How fuzzy are the numbers? Consider the widely used gauge called "unique visitors." That's commonly regarded as the number of different computers that visit a website as measured by that website's log or counting software. But actually, it measures the number of Web browsers that access a site. So if someone uses Explorer to reach a site, then accesses it again from the same computer using Netscape, the website logs two unique visitors.
In any case, websites don't want to know how many computers visited them. They want to know how many people did. Therein lies the rub. For example, if an Internet user visits, say, this newspaper's website (www.csmonitor.com) at 10 a.m. from her work computer, then checks in again at 8 p.m. from home, she'd be counted as two unique visitors. On the basis of its own surveys, Belden estimates that half of the daily users of a newspaper website access it from more than one computer. "That's a lot of double counting," says Mr. Harmon in a phone interview.
That's not the only problem. Computerized programs, often called "spiders" or "webbots," drop by to map the website on behalf of search engines, such as Google. "Spiders can lie about who they are" and when they visit, says Joel Abrams, who's been studying the visitor-counting problem for csmonitor.com. They can get mixed in with real human users and increase unique visitor counts by 10 to 15 percent, Harmon adds.
Overall, the Belden study concludes that the number of different people visiting a site may be as little as one-fifth of the number reported in visitor logs.
"The scale of the audience is dramatically smaller," Belden's Harmon says, but that news needn't be seen as all bad. It also means that the "unique visitors" represent a much smaller but also much more loyal group coming to a website much more often than the data originally suggested.
This newspaper recently decided to count as visitors only those who allow their computers to store cookies - small bits of identifying data on their browsers. But even counting cookies presents problems - the most obvious being that, again, computers, not people, get tabulated. And, for privacy reasons, many Web surfers today are either setting their browsers to refuse cookies or are periodically deleting them.
Belden's data suggest that 30 to 40 percent of Web surfers delete their cookies as often as once a week. "We're encountering a good deal of disbelief on this" in the industry, Harmon says, adding that the subject of cookie-deleting needs more research.
High-traffic Internet sites often employ outside survey firms, such as Nielsen/NetRatings or comScore Media Metrix, to measure site traffic. Both use huge "panels" (comScore claims to have 1 million panelists) of computer users who, in exchange for incentives, permit the companies to track which websites they visit.
But because many companies won't allow their workplace computers to be used for such purposes, "these panels clearly undersample at-work users," says Richard Gordon, a professor of online journalism at Northwestern University in Evanston, Ill.

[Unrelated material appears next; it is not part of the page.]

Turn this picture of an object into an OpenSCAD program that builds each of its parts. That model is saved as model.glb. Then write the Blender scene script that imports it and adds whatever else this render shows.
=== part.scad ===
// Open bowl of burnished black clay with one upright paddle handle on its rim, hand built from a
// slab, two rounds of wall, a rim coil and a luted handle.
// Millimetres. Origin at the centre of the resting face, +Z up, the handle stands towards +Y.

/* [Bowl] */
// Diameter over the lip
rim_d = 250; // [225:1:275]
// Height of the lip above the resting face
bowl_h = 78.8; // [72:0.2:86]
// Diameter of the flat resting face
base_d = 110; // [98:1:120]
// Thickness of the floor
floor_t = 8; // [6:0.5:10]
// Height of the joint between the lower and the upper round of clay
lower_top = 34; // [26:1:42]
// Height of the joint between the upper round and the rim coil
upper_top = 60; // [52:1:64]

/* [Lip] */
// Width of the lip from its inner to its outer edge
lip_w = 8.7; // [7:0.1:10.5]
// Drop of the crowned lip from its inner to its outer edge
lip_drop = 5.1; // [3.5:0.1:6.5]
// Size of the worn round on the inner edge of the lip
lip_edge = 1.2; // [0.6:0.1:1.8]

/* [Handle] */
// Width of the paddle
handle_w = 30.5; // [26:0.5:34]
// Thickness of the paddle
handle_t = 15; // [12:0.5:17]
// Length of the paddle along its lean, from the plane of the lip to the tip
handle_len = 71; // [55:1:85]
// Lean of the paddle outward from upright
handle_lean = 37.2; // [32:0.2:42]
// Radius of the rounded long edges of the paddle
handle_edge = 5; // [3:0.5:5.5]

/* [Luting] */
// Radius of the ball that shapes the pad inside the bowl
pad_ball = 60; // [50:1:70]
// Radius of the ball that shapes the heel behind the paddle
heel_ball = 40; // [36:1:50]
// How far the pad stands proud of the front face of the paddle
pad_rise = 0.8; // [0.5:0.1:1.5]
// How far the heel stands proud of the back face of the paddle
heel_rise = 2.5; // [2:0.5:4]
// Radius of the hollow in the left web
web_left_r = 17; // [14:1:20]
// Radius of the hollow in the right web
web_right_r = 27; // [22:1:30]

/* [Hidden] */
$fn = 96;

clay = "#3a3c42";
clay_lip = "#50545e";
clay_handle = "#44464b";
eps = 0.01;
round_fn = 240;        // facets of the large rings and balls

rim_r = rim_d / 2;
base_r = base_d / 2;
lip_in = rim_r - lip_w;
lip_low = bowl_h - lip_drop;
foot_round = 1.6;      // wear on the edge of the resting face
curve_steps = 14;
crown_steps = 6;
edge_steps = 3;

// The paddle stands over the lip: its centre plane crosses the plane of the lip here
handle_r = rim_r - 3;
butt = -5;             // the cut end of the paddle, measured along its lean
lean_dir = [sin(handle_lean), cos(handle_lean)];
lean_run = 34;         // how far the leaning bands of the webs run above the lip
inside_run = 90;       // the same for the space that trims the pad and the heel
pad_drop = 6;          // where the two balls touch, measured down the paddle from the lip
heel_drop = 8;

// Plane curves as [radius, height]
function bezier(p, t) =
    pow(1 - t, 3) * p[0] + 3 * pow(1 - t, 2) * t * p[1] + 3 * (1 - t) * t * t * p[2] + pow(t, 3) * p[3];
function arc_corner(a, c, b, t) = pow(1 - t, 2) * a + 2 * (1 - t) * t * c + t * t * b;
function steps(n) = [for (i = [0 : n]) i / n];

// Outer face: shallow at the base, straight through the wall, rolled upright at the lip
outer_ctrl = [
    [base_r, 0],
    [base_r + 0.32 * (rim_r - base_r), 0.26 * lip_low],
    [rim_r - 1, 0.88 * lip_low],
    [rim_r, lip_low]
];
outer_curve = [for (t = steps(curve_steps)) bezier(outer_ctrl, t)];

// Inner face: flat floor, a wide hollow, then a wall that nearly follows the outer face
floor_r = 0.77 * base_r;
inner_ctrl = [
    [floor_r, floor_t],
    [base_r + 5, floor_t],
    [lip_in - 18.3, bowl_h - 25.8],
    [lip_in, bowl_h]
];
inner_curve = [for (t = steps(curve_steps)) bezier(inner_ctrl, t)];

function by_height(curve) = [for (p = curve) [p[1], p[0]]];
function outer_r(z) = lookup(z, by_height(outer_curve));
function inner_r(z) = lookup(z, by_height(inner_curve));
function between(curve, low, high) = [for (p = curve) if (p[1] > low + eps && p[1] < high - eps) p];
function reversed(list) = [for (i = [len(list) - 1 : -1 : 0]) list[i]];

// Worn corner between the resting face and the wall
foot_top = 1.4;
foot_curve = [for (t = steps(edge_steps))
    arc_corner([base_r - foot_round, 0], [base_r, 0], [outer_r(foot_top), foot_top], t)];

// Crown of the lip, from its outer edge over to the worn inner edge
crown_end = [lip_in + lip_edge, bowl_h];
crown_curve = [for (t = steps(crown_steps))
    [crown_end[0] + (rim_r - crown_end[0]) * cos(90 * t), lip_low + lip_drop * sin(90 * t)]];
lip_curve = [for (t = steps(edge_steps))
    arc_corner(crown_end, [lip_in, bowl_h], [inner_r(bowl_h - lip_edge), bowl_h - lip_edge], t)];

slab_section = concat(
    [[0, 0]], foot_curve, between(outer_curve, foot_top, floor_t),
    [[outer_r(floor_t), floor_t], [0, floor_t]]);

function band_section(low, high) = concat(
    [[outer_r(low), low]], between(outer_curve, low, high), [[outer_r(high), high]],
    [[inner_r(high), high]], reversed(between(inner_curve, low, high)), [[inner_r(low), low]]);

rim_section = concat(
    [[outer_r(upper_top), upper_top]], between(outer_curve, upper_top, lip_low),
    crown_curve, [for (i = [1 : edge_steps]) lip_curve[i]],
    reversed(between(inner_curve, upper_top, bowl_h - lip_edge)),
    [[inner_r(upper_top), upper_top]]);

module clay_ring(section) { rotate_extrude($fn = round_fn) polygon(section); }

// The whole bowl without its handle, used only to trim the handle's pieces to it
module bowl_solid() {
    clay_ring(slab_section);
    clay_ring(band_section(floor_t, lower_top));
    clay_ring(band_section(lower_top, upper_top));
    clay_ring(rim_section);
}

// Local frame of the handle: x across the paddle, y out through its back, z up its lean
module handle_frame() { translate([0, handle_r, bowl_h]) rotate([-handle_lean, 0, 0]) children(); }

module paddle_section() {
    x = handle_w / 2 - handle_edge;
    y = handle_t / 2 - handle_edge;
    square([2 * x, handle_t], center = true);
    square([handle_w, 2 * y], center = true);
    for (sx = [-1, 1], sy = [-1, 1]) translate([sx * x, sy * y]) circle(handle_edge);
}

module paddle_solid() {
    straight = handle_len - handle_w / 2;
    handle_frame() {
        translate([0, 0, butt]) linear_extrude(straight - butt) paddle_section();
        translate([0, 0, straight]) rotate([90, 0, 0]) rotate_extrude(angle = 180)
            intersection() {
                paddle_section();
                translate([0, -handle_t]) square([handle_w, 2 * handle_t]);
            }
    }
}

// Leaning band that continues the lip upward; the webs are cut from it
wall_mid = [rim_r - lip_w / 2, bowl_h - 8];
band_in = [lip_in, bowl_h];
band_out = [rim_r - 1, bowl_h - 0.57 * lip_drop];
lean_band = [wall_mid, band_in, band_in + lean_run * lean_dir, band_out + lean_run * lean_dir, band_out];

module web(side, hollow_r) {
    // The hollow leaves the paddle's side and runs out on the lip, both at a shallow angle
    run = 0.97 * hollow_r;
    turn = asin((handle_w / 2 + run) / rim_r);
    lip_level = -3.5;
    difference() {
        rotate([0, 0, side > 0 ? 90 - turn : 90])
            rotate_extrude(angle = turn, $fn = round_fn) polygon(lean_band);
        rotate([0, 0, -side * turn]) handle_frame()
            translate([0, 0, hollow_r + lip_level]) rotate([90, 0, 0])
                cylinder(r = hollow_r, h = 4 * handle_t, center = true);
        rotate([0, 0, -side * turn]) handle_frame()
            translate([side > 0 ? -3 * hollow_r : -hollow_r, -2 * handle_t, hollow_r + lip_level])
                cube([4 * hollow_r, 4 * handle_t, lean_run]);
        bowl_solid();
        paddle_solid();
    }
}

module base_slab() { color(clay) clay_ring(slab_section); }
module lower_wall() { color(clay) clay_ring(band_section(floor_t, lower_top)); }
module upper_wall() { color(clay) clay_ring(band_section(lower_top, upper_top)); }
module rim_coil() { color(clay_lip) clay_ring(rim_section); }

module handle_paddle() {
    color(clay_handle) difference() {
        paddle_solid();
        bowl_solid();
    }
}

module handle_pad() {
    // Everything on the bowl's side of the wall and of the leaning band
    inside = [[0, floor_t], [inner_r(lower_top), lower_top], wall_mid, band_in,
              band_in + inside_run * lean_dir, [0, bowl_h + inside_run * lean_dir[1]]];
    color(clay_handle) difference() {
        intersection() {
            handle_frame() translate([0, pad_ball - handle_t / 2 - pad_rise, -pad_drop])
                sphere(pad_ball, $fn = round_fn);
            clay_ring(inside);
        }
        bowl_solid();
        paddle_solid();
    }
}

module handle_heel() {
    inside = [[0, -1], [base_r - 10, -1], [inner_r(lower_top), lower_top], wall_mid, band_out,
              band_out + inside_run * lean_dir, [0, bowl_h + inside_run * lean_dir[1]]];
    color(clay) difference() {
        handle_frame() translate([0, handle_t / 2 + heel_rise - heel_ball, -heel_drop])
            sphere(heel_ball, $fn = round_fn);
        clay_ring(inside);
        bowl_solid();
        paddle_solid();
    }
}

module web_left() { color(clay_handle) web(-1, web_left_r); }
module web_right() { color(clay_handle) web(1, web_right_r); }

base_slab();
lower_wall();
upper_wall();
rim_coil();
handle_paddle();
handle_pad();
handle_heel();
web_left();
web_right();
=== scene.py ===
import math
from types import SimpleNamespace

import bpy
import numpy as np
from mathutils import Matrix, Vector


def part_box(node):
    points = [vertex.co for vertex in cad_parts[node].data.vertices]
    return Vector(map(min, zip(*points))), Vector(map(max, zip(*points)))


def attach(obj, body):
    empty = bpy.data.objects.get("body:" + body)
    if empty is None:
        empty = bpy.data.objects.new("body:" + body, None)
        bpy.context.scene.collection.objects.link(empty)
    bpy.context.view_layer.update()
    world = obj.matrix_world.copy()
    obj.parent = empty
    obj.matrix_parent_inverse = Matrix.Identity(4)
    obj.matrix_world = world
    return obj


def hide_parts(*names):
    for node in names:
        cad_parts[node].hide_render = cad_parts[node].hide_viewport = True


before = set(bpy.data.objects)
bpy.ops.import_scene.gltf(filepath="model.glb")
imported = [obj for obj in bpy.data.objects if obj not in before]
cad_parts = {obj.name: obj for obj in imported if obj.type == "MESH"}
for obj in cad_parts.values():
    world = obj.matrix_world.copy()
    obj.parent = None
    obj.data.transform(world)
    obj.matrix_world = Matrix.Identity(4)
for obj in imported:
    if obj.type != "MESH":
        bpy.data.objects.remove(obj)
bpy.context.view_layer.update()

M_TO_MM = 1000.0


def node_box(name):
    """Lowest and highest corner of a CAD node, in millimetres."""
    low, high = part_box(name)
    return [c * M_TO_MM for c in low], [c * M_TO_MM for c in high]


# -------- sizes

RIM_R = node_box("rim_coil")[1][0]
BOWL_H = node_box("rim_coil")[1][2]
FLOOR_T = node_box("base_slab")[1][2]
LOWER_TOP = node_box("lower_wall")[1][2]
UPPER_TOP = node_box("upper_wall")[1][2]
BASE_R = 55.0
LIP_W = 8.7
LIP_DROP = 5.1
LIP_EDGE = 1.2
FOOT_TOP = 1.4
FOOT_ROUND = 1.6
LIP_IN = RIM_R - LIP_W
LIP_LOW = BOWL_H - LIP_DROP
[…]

Survey firms claim they do accurately assess the at-work market. But observers suggest that more and more visitors are being required to register before they can view a website. Even though visitors don't always give accurate information (one popular answer for ZIP Code is "90210"), registration produces the most accurate aggregate visitor numbers. "All of the major news sites" are moving in that direction, Professor Gordon says.
Prominent newspaper sites that already require registration include the New York Times, the Washington Post, and the Los Angeles Times. TBO.com is also in the process of moving to sitewide registration. Any short-term drop in unique visitors or page views will be compensated for by gaining a clearer picture of who the loyal readers are, Mr. Read says.

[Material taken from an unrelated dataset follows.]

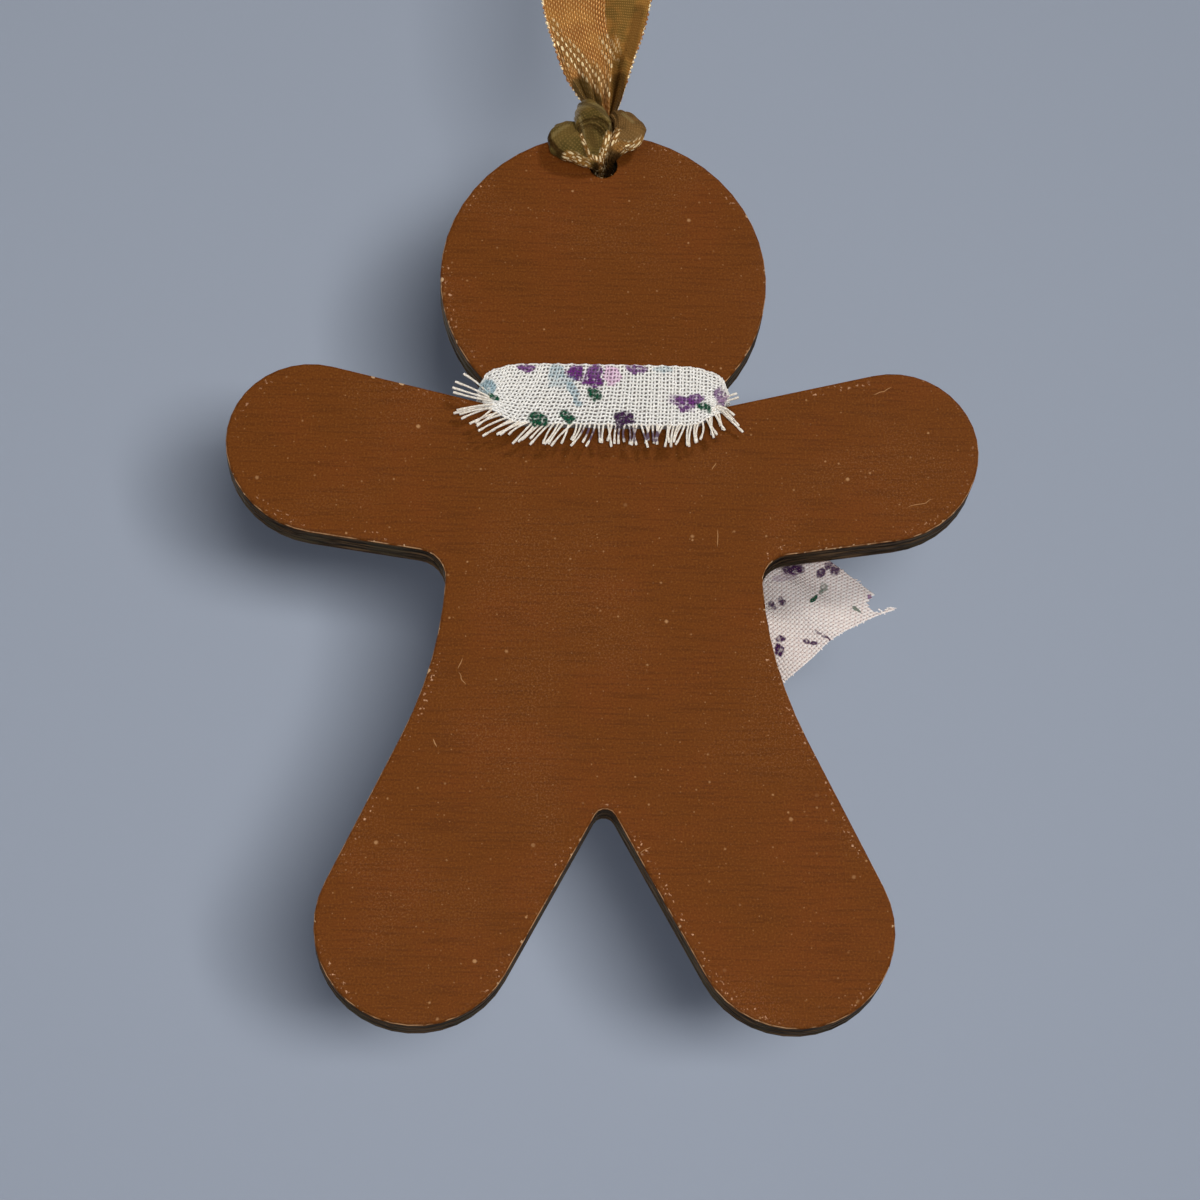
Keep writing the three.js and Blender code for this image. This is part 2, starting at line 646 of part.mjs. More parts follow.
// A tail leaves the knot level, fans out to its full width, and its pleats fade towards the end.
// It is drawn hanging from its own start, down its angle.
function scarfTail(angle, length, width, pleats, rise) {
  const way = new THREE.Vector2(Math.cos(radians(angle)), Math.sin(radians(angle)));
  const pointAt = (across, along) => {
    const turn = radians(angle + 90) * THREE.MathUtils.smoothstep(along, 0, tailTurnShare);
    const aside = new THREE.Vector2(Math.cos(turn), Math.sin(turn));
    const halfWidth = THREE.MathUtils.lerp(gatheredTailWidth, width, Math.max(along, 0) ** 0.9) / 2;
    const reach = (2 * across - 1) * halfWidth;
    const hollow = tailEndHollow * (1 - (2 * across - 1) ** 2);
    const advance = (length - hollow * along) * along;
    const wave = 0.5 - 0.5 * Math.cos(across * Math.PI * 2 * pleats + pleatStart);
    const fade = Math.sin(Math.min(along * 2.2, 1) * Math.PI / 2) ** 2 * (1 - 0.55 * along);
    return new THREE.Vector3(
      way.x * advance + aside.x * reach,
      tailPleatDepth * wave * fade + rise * along,
      way.y * advance + aside.y * reach,
    );
  };
  return sheet(pointAt, 18, 12, () => scarfThickness);
}

// Assembly

function named(name, geometry, material) {
  const mesh = new THREE.Mesh(geometry, material.clone());
  mesh.name = name;
  return mesh;
}

function placed(mesh, x, y, z) {
  mesh.position.set(x, y, z);
  return mesh;
}

const figure = new THREE.Group();
figure.add(
  named('back_veneer', veneer(-1), paint),
  named('core_veneer', boardSlice([[-glueLine, 0], [glueLine, 0]]), ply),
  named('front_veneer', veneer(1), paint),
  placed(named('left_eye', icingDrop(eyeRadius), icing), -eyeReach, 0, eyeRise),
  placed(named('right_eye', icingDrop(eyeRadius), icing), eyeReach, 0, eyeRise),
  named('smile', smileLine(), icing),
);
['upper_button', 'middle_button', 'lower_button'].forEach((name, place) => {
  const button = named(name, icingDrop(buttonRadius), icing);
  figure.add(placed(button, 0, 0, -firstButtonDrop - place * buttonPitch));
});

const ribbon = new THREE.Group();
const halfTurn = turnGap / loopLength / 2;
const twistShare = 0.5; // where along the loop the ribbon twists
const knotShare = 1 - fabricGap / loopLength;
ribbon.add(
  named('ribbon_hitch', hitch(), satin),
  named('ribbon_lower_front', strand(-1, 0, twistShare - halfTurn, 14), satin),
  named('ribbon_lower_rear', strand(1, 0, twistShare - halfTurn, 14), satin),
  named('ribbon_upper_front', strand(-1, twistShare + halfTurn, knotShare, 12), satin),
  named('ribbon_upper_rear', strand(1, twistShare + halfTurn, knotShare, 12), satin),
  placed(named('ribbon_top_knot', topKnot(), satin), 0, 0, hookZ + topKnotHeight / 2),
  placed(named('ribbon_end_left', ribbonEnd(-1), satin), 0, 0, hookZ + topKnotHeight + fabricGap),
  placed(named('ribbon_end_right', ribbonEnd(1), satin), 0, 0, hookZ + topKnotHeight + fabricGap),
);

const scarf = new THREE.Group();
const knotY = boardHalf + fabricGap + knotDepth / 2;
const tailY = boardHalf + icingHeight + fabricGap + scarfThickness / 2;
const tailZ = neck.y - knotHeight / 2 - 2 * fabricGap;
const longTail = scarfTail(longTailAngle, longTailLength, longTailWidth, longTailPleats, longTailRise);
const shortTail = scarfTail(shortTailAngle, shortTailLength, shortTailWidth, shortTailPleats, shortTailRise);
scarf.add(
  named('scarf_neck_band', neckBand(), cotton),
  placed(named('scarf_knot', scarfKnot(), cotton), 0, knotY, neck.y),
  placed(named('scarf_long_tail', longTail, cotton),
    gatheredTailWidth * 0.62, tailY, tailZ),
  placed(named('scarf_short_tail', shortTail, cotton),
    -gatheredTailWidth * 0.5, tailY, tailZ),
);

const ornament = new THREE.Group();
ornament.add(figure, ribbon, scarf);
ornament.position.z = -hookZ;

export default ornament;
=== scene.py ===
import bpy
import bmesh
import math
import random
from mathutils import Matrix, Vector, noise


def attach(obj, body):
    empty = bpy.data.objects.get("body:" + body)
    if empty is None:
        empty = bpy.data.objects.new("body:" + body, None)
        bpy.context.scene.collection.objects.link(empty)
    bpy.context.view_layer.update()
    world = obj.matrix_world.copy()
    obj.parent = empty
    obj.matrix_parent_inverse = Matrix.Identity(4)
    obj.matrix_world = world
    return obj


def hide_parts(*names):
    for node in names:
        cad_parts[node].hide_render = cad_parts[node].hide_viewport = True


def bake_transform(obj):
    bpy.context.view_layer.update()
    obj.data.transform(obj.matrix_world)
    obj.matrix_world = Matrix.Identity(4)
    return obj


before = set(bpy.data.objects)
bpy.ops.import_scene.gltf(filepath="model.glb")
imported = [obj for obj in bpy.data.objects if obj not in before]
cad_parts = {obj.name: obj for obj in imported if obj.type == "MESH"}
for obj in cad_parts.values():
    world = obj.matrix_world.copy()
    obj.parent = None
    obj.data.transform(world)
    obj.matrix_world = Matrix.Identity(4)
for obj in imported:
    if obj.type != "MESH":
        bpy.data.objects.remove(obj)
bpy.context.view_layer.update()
print("frame loaded with", len(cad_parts), "nodes")

mm = 0.001
headZ = -83.6  # middle of the head in mm, measured from the hook


# camera, placed by the outline of the figure in the photograph

photoCamera = {
    "lens": 102.18, "sensor": 36, "place": (-17.088, -342.113, -246.107),
    "forward": (0.04576, 0.93788, 0.34392), "up": (-0.014223, -0.343633, 0.938996),
}


def addObject(name, data):
    thing = bpy.data.objects.new(name, data)
    bpy.context.scene.collection.objects.link(thing)
    return thing


def makeCamera(values):
    lens = bpy.data.cameras.new("photoCamera")
    lens.lens, lens.sensor_width = values["lens"], values["sensor"]
    lens.clip_start, lens.clip_end = 0.01, 20
    forward = Vector(values["forward"]).normalized()
    right = forward.cross(Vector(values["up"])).normalized()
    turn = Matrix((right, right.cross(forward), -forward)).transposed()
    stand = addObject("photoCamera", lens)
    stand.matrix_world = Matrix.Translation(Vector(values["place"]) * mm) @ turn.to_4x4()
    bpy.context.scene.camera = stand


makeCamera(photoCamera)
print("camera placed")


# small helpers for shapes

def clamped(value):
    return min(max(value, 0), 1)


def between(stations, share):
    # a smooth value between stations, each written as (share, value)
    last = len(stations) - 1
    place = 0
    while place < last - 1 and share > stations[place + 1][0]:
        place += 1
    start, end = stations[place], stations[place + 1]
    before, after = stations[max(place - 1, 0)], stations[min(place + 2, last)]
    span = end[0] - start[0]
    part = clamped((share - start[0]) / span)
    startSlope = (end[1] - before[1]) / (end[0] - before[0]) * span
    endSlope = (after[1] - start[1]) / (after[0] - start[0]) * span
    square, cube = part ** 2, part ** 3
    return (start[1] * (2 * cube - 3 * square + 1) + startSlope * (cube - 2 * square + part)
            + end[1] * (3 * square - 2 * cube) + endSlope * (cube - square))


def eased(value, low, high):
    part = clamped((value - low) / (high - low))
    return part * part * (3 - 2 * part)


def meshPiece(name, mesh, materials, sharpOver=None):
    for material in materials:
        mesh.materials.append(material)
    mesh.polygons.foreach_set("use_smooth", [True] * len(mesh.polygons))
    if sharpOver:
        mesh.set_sharp_from_angle(angle=math.radians(sharpOver))
    return addObject(name, mesh)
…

Not every potential reader wants to bother with filling out a registration form, which typically asks for the visitor's name, age, gender, address, and other personal information. And the Web's early tradition of allowing visitors to view sites in nearly total anonymity is hard to change. The website www.bugmenot.com, for example, has sprung up to maintain that privacy. It offers a group of communal passwords that visitors can use to access newspaper sites without registering for themselves - or, for that matter, being counted.